Préférant la sobriété (seul le personnage de la tante est un peu larger than life), la série pose lentement les bases d’une intrigue où se disputent le cœur, l’estomac et la raison. Pour finalement nous annoncer qu’en dépit de la différence d’âge de presque 15 ans, Ichika va accepter d’épouser le troisième fils des Yamaguchi, puisque c’est la seule façon de sauver le restaurant familial. Son large soupir trahit qu’elle pense que c’est un sacrifice ; mais nous, nous savons grâce à quelque chose qui lui a échappé que peut-être, juste peut-être, Ichika et Amane ont plus en commun qu’elles ne le pensent.
Bon, personnellement je ne suis pas fan des histoires de mariage arrangé (et encore moins avec une différence d’âge pareille, même dans ce sens), mais de toute évidence la série n’a pas vraiment d’intérêt romantique ou disons, elle semble concevoir le romantisme à l’ancienne. Bien-sûr, ce mariage arrangé est voué à évoluer ; mais il ne semble pas que ce soient les sentiments amoureux qui intéressent autant la série que la question de l’apprivoisement mutuel. Qui plus est, l’angle culinaire de Nagatan to Aoto (jusque dans son titre, qui en dans le dialecte local signifie « Couteau et piment vert », je ne vous explique pas pourquoi… vous n’avez qu’à regarder la série comme on vous dit de le faire !) est suffisamment central pour qu’il s’agisse plutôt d’un prétexte à apprendre à se connaître en cuisinant. Là où, par exemple, Iburigurashi s’intéressait à un couple établi, mettons.

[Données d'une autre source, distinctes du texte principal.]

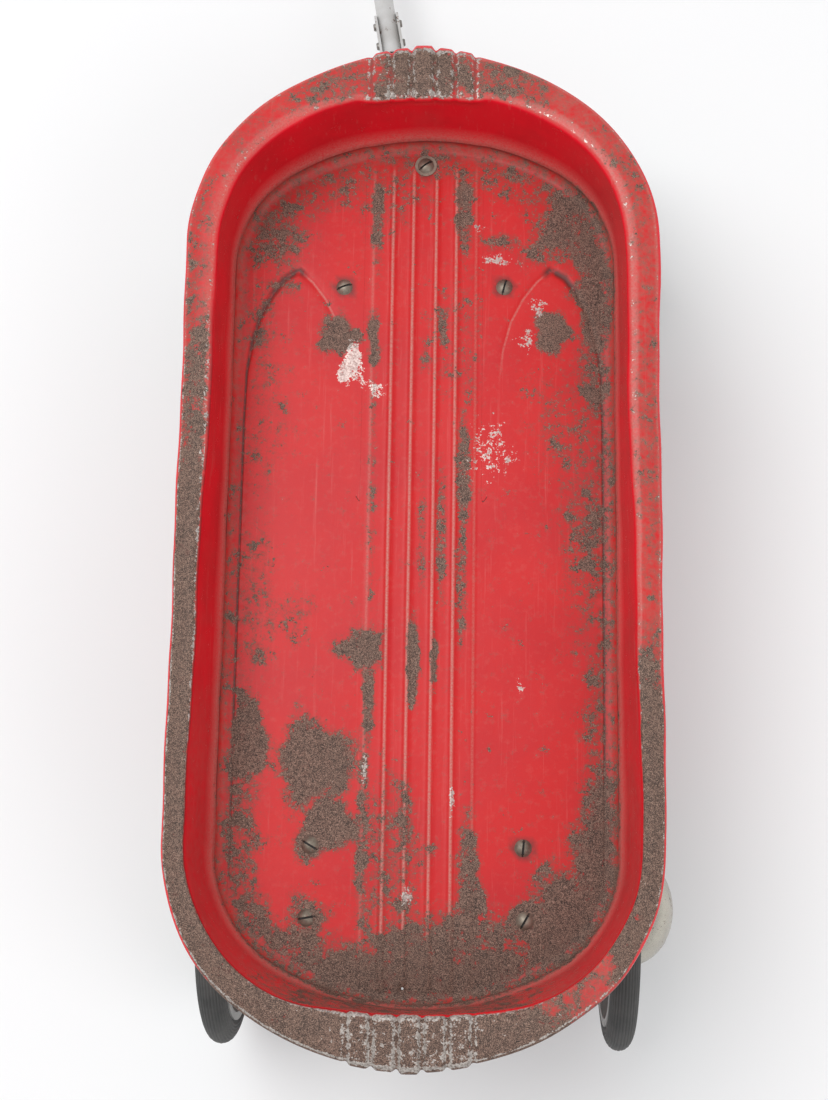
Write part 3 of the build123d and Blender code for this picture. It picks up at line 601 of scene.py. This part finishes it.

Et puis n’oublions pas que même si sa formule est relativement différente de la majorité des « séries d’appétit », Nagatan to Aoto n’en est pas moins une. A ce titre, il est dans son cahier des charges de s’intéresser à une chose en priorité : la satisfaction d’un besoin. Or évidemment, si la nourriture satisfait la faim des protagonistes, ce qui est le plus poignant dans ce premier épisode doux-amer, c’est le sentiment de perte : perdre un père, perdre un mari, perdre une affaire familiale (…perdre la guerre). Nagatan to Aoto semble animée d’un besoin de trouver quelque chose.
Et elle a d’ores et déjà trouvé une spectatrice émue.